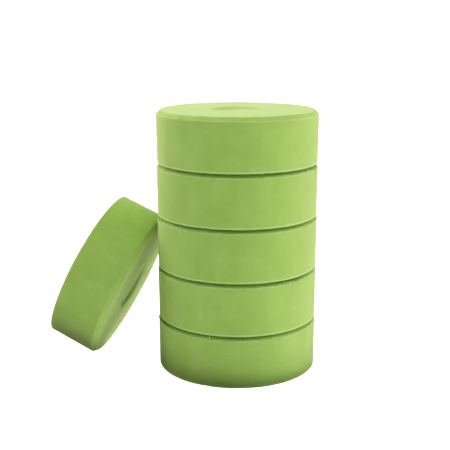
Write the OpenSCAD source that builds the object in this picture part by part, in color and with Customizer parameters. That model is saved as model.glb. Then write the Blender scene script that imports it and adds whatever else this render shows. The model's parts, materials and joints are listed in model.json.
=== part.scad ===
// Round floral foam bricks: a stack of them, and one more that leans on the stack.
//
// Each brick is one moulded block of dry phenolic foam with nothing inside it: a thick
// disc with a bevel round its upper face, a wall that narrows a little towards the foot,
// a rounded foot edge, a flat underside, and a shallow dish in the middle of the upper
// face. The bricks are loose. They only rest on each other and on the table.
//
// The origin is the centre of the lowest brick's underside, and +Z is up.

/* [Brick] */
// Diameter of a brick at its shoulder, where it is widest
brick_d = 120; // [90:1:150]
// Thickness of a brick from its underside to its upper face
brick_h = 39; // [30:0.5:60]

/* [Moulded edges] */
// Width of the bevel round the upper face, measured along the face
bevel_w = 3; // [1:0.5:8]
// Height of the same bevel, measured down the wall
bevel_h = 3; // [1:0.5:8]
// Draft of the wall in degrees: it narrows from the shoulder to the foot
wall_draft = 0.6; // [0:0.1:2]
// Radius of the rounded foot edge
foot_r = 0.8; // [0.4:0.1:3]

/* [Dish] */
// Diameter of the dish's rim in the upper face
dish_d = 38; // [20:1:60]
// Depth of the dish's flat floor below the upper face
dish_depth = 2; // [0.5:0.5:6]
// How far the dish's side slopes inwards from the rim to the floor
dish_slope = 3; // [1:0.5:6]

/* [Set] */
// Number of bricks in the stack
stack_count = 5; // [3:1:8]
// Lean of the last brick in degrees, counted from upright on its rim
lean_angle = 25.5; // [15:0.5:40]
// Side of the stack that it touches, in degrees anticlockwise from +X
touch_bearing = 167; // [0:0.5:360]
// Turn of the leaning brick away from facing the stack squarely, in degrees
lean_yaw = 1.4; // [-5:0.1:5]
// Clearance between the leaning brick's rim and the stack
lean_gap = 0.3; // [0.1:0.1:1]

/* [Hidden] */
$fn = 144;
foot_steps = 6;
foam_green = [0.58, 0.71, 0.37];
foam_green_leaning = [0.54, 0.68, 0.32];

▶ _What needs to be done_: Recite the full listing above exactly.

▶ _Result_:
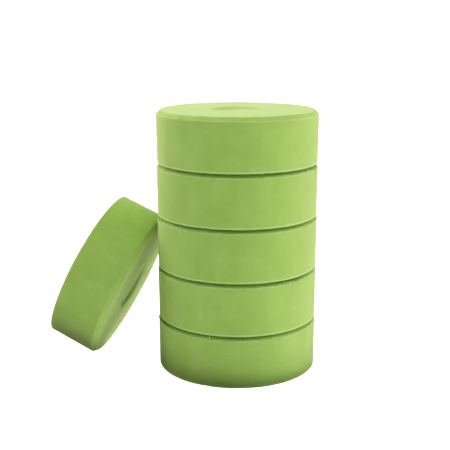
Write the OpenSCAD source that builds the object in this picture part by part, in color and with Customizer parameters. That model is saved as model.glb. Then write the Blender scene script that imports it and adds whatever else this render shows. The model's parts, materials and joints are listed in model.json.
=== part.scad ===
// Round floral foam bricks: a stack of them, and one more that leans on the stack.
//
// Each brick is one moulded block of dry phenolic foam with nothing inside it: a thick
// disc with a bevel round its upper face, a wall that narrows a little towards the foot,
// a rounded foot edge, a flat underside, and a shallow dish in the middle of the upper
// face. The bricks are loose. They only rest on each other and on the table.
//
// The origin is the centre of the lowest brick's underside, and +Z is up.

/* [Brick] */
// Diameter of a brick at its shoulder, where it is widest
brick_d = 120; // [90:1:150]
// Thickness of a brick from its underside to its upper face
brick_h = 39; // [30:0.5:60]

/* [Moulded edges] */
// Width of the bevel round the upper face, measured along the face
bevel_w = 3; // [1:0.5:8]
// Height of the same bevel, measured down the wall
bevel_h = 3; // [1:0.5:8]
// Draft of the wall in degrees: it narrows from the shoulder to the foot
wall_draft = 0.6; // [0:0.1:2]
// Radius of the rounded foot edge
foot_r = 0.8; // [0.4:0.1:3]

/* [Dish] */
// Diameter of the dish's rim in the upper face
dish_d = 38; // [20:1:60]
// Depth of the dish's flat floor below the upper face
dish_depth = 2; // [0.5:0.5:6]
// How far the dish's side slopes inwards from the rim to the floor
dish_slope = 3; // [1:0.5:6]

/* [Set] */
// Number of bricks in the stack
stack_count = 5; // [3:1:8]
// Lean of the last brick in degrees, counted from upright on its rim
lean_angle = 25.5; // [15:0.5:40]
// Side of the stack that it touches, in degrees anticlockwise from +X
touch_bearing = 167; // [0:0.5:360]
// Turn of the leaning brick away from facing the stack squarely, in degrees
lean_yaw = 1.4; // [-5:0.1:5]
// Clearance between the leaning brick's rim and the stack
lean_gap = 0.3; // [0.1:0.1:1]

/* [Hidden] */
$fn = 144;
foot_steps = 6;
foam_green = [0.58, 0.71, 0.37];
foam_green_leaning = [0.54, 0.68, 0.32];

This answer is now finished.